— SUPPLIED MATERIAL —
** start **

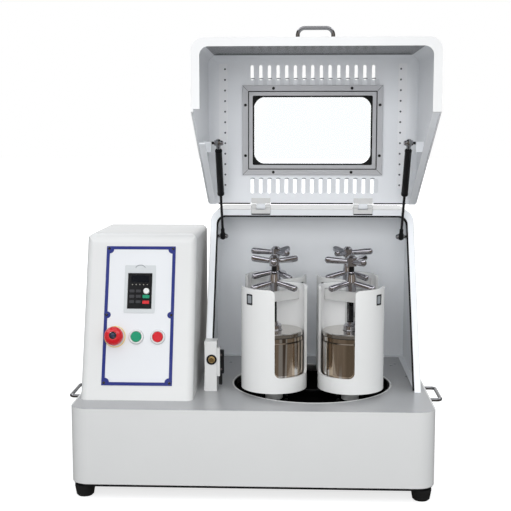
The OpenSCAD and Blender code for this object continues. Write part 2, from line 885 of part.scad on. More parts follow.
module lid_shell() {
    color("whitesmoke")
        swung_open() {
            difference() {
                union() {
                    difference() {
                        hood_form(0, 0);
                        hood_form(sheet_t, 8);
                    }
                    difference() {
                        intersection() {
                            hood_form(0, 0);
                            slant_slab(-seal_gap - sheet_t, seal_gap);
                        }
                        translate([hood_left + rim_w, hood_front_y, base_top])
                            cube([hood_w - 2 * rim_w, 2 * hood_len, hood_top_z - base_top]);
                    }
                    difference() {
                        intersection() {
                            hood_form(0, 0);
                            translate([hood_left, hood_front_y, rim_z])
                                cube([hood_w, hood_len, sheet_t]);
                        }
                        translate([chamber_x, hood_front_y + rim_w, rim_z - cut])
                            linear_extrude(sheet_t + 2 * cut)
                                translate([0, hood_len])
                                    rounded_square(hood_w - 2 * rim_w, 2 * hood_len, shell_r - rim_w / 2);
                    }
                    on_both_sides()
                        translate([-hood_over, hinge_y - strut_top_u - 3, hinge_z - strut_top_drop])
                            strut_bracket(hood_over + bracket_reach);
                }
                translate([chamber_x, hinge_y - window_u, hood_top_z - shell_r])
                    linear_extrude(shell_r + cut)
                        rounded_square(window_w, window_d, window_r);
                louvres(hinge_y - 48);
                louvres(hood_front_y + shell_r + louvre_len / 2);
                for (s = [-1, 1])
                    translate([chamber_x + s * hinge_spacing / 2 - hinge_w / 2 - 1, hood_rear_y - 4,
                               hood_top_z - sheet_t - cut])
                        cube([hinge_w + 2, 10, sheet_t + 2 * cut]);
                translate([lock_x - 3, lock_y - 4, base_top])
                    cube([lock_w + 7, 90, lock_h + 6]);
            }
            for (s = [-1, 1])
                translate([chamber_x + s * hinge_spacing / 2, 0, 0])
                    hood_hinge_leaf();
        }
}

frame_w = window_w + 2 * glass_margin + 2 * frame_bar;
frame_d = window_d + 2 * glass_margin + 2 * frame_bar;

module window_frame() {
    pane_edge = 5;
    color("silver")
        swung_open()
            translate([chamber_x, hinge_y - window_u, hood_top_z - sheet_t - pane_t - 3])
                difference() {
                    linear_extrude(pane_t + 3)
                        square([frame_w, frame_d], center = true);
                    translate([0, 0, -cut])
                        linear_extrude(pane_t + 3 + 2 * cut)
                            rounded_square(frame_w - 2 * frame_bar, frame_d - 2 * frame_bar, 6);
                    translate([0, 0, 3 - 0.2])
                        linear_extrude(pane_t + cut)
                            square([frame_w - 2 * frame_bar + 2 * pane_edge + 0.6,
                                    frame_d - 2 * frame_bar + 2 * pane_edge + 0.6], center = true);
                    for (s = [-1, 1]) {
                        for (x = [-90, 90])
                            translate([x, s * (frame_d - frame_bar + 4) / 2, -cut])
                                cylinder(r = 1.6, h = pane_t + 3 + 2 * cut);
                        for (y = [-57, 57])
                            translate([s * (frame_w - frame_bar + 4) / 2, y, -cut])
                                cylinder(r = 1.6, h = pane_t + 3 + 2 * cut);
                    }
                }
}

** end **

— YOUR TASK —
Your task is to print the whole listing again exactly.

— EXERCISE ANSWER —
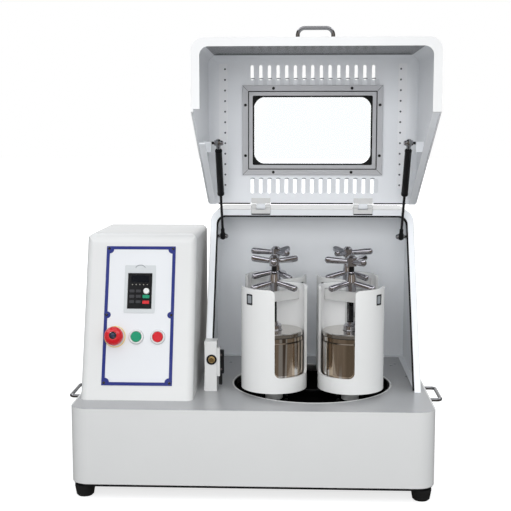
The OpenSCAD and Blender code for this object continues. Write part 2, from line 885 of part.scad on. More parts follow.
module lid_shell() {
    color("whitesmoke")
        swung_open() {
            difference() {
                union() {
                    difference() {
                        hood_form(0, 0);
                        hood_form(sheet_t, 8);
                    }
                    difference() {
                        intersection() {
                            hood_form(0, 0);
                            slant_slab(-seal_gap - sheet_t, seal_gap);
                        }
                        translate([hood_left + rim_w, hood_front_y, base_top])
                            cube([hood_w - 2 * rim_w, 2 * hood_len, hood_top_z - base_top]);
                    }
                    difference() {
                        intersection() {
                            hood_form(0, 0);
                            translate([hood_left, hood_front_y, rim_z])
                                cube([hood_w, hood_len, sheet_t]);
                        }
                        translate([chamber_x, hood_front_y + rim_w, rim_z - cut])
                            linear_extrude(sheet_t + 2 * cut)
                                translate([0, hood_len])
                                    rounded_square(hood_w - 2 * rim_w, 2 * hood_len, shell_r - rim_w / 2);
                    }
                    on_both_sides()
                        translate([-hood_over, hinge_y - strut_top_u - 3, hinge_z - strut_top_drop])
                            strut_bracket(hood_over + bracket_reach);
                }
                translate([chamber_x, hinge_y - window_u, hood_top_z - shell_r])
                    linear_extrude(shell_r + cut)
                        rounded_square(window_w, window_d, window_r);
                louvres(hinge_y - 48);
                louvres(hood_front_y + shell_r + louvre_len / 2);
                for (s = [-1, 1])
                    translate([chamber_x + s * hinge_spacing / 2 - hinge_w / 2 - 1, hood_rear_y - 4,
                               hood_top_z - sheet_t - cut])
                        cube([hinge_w + 2, 10, sheet_t + 2 * cut]);
                translate([lock_x - 3, lock_y - 4, base_top])
                    cube([lock_w + 7, 90, lock_h + 6]);
            }
            for (s = [-1, 1])
                translate([chamber_x + s * hinge_spacing / 2, 0, 0])
                    hood_hinge_leaf();
        }
}

frame_w = window_w + 2 * glass_margin + 2 * frame_bar;
frame_d = window_d + 2 * glass_margin + 2 * frame_bar;

module window_frame() {
    pane_edge = 5;
    color("silver")
        swung_open()
            translate([chamber_x, hinge_y - window_u, hood_top_z - sheet_t - pane_t - 3])
                difference() {
                    linear_extrude(pane_t + 3)
                        square([frame_w, frame_d], center = true);
                    translate([0, 0, -cut])
                        linear_extrude(pane_t + 3 + 2 * cut)
                            rounded_square(frame_w - 2 * frame_bar, frame_d - 2 * frame_bar, 6);
                    translate([0, 0, 3 - 0.2])
                        linear_extrude(pane_t + cut)
                            square([frame_w - 2 * frame_bar + 2 * pane_edge + 0.6,
                                    frame_d - 2 * frame_bar + 2 * pane_edge + 0.6], center = true);
                    for (s = [-1, 1]) {
                        for (x = [-90, 90])
                            translate([x, s * (frame_d - frame_bar + 4) / 2, -cut])
                                cylinder(r = 1.6, h = pane_t + 3 + 2 * cut);
                        for (y = [-57, 57])
                            translate([s * (frame_w - frame_bar + 4) / 2, y, -cut])
                                cylinder(r = 1.6, h = pane_t + 3 + 2 * cut);
                    }
                }
}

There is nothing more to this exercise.